Review of To Be Still Album by Alela Diane

Review of Alela Diane's album 'To Be Still' released through Rough Trade.

Alela Diane To Be Still Album

Alela Diane is a folk artist whose ability to sing of family, nature and love in pure, disaffected tones has led to her being spoken of in the same breathe as Joni Mitchell, Sandy Denny and Catherine Howard. However, such is the impunity of this regal folk lineage that Diane has, rather unfairly, far too much to live up to. New Album 'To Be Still' is the follow up to her 2006 debut 'The Pirate's Gospel', which was a sparse girl-and-her guitar affair remarkable not for Diane's pure tone, but for a thin, vaulting vocal that drew convenient comparisons with her childhood friend, Joanna Newsom. Diane makes quite the departure on 'To Be Still', drawing the songs out with bass, percussion, lapsteel, mandolin and violin creating a much warmer, fireside feel and letting her voice run free over long, authoritative melodies that confirm her debt on this record to a folk tapestry woven long before the psych-folk resurgence.

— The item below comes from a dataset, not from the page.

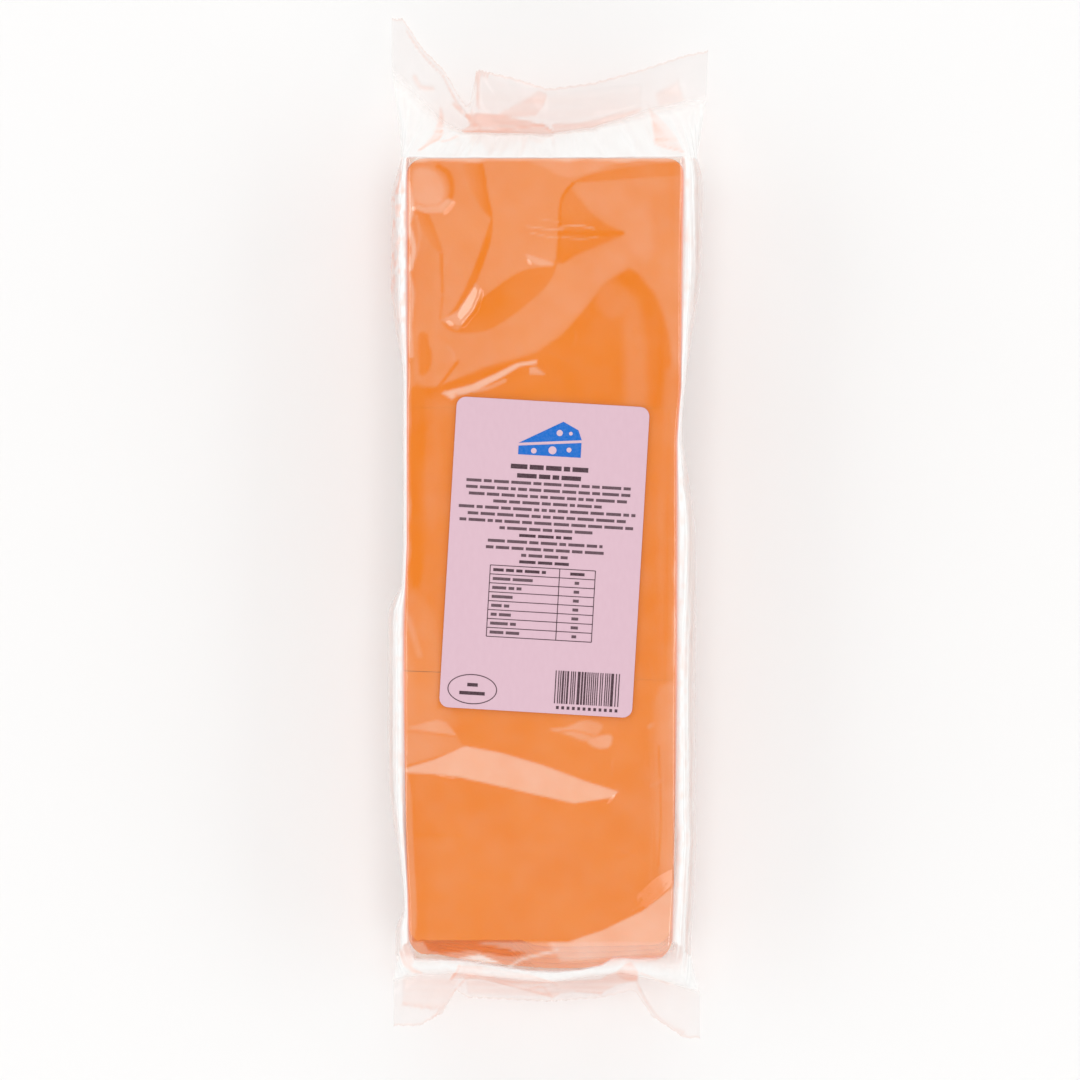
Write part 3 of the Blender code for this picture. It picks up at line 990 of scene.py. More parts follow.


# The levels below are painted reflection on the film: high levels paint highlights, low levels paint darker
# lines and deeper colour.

There is much good to be said about this transition. There is a unique rise and fall in her vocal that manages to be both lilting and powerful, and this suggests, it hints at an individual voice in places, but is ultimately stifled by the rather one paced and predictable songs, which at best wash into each other in a delightful haze, but at worst are conspicuous in their banality. The standout moments really do stand out from the too-oft forced awkwardness and faux introspection of Diane's New Folk contemporaries. Diane's ability to sing fully, directly and proudly without any recourse to disaffection or vocal gymnastics is a rare thing indeed, most beautifully expressed where the vocal melody is strong and the instrumentation serves to compliment it. The pounding percussion and restless mandolin on 'The Ocean' holds back just enough to nurture the profound, lingering insistence of Diane's beautiful delivery and 'Every Path' delicately explores the themes of yearning and inevitability with admirable restraint.

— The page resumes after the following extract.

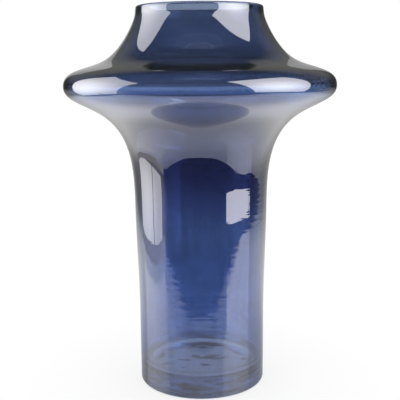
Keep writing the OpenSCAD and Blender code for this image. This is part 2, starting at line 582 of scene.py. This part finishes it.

The problem is that much of the record falls conspicuously between a series of aesthetics without successfully coming to grips with any one of them - the Bluegrass elements, which seem to be where Diane is most at home, are the most seductive but are to some extent neutralized by a rather clunky, indie-centric approach to recording traditional instruments, leading to some poor arrangements, the acoustic guitar and percussion on opener 'Dry Grass and Shadows' for instance. There is also a rather uncomfortable tendency to flesh out some of the songs whilst looking firmly in the direction of the chart bothering 'female singer/songwriter' territory, particularly on first single 'White as Diamonds' and title track 'To Be Still', but there is an honesty to this record that tells me this was not calculated or intentional, rather a consequence of making a record without a guiding thematic or inspiration that would have drawn the work together as a seamless whole. The absence of this leads the overall feel of the album to oscillate between a hippyish pleasantness and coffee table anonymity, with the emotional centre of what Diane is trying to get at falling just out of reach.

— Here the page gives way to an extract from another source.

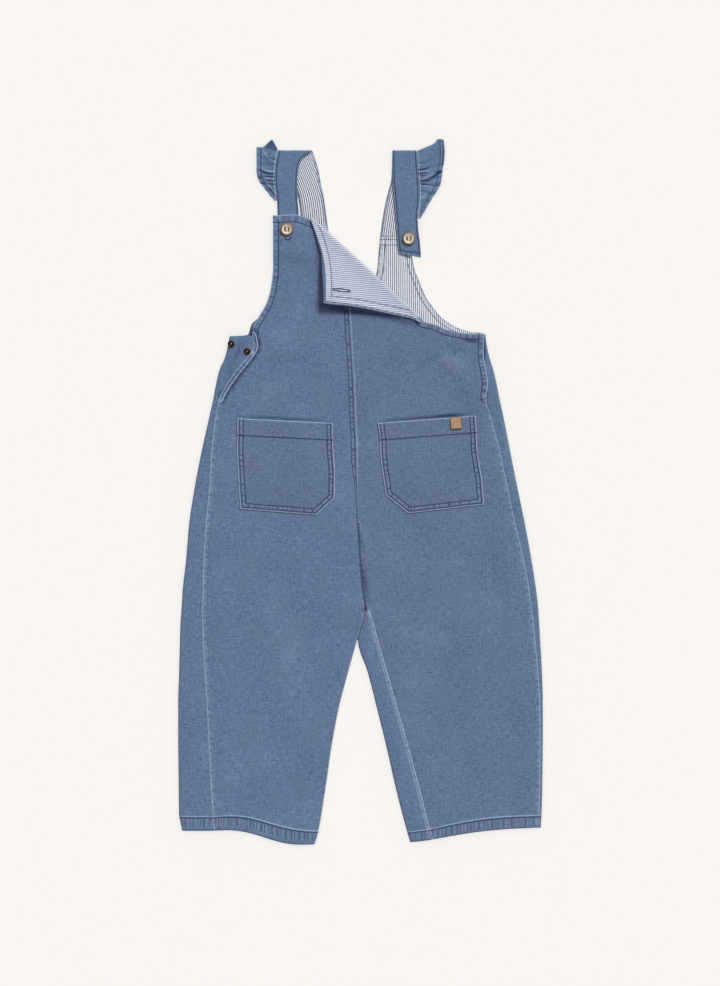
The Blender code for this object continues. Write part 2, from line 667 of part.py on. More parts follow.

There is an inherent sweetness to Diane that lends the record charm but she rarely dips her head above the gentle, well sailed folk waters of her more noteworthy predecessors. Underneath the silky voice Diane does not give a sense of elation or desolation, of bright light or pitch black often enough - her gift is in the power of her delivery, but the emotion inherent within is not given free flight because her songs and vocal melodies fail to do her natural gifts justice. However, there are moments on 'To Be Still' where the stars do align, and ensure that her day in the sun will come.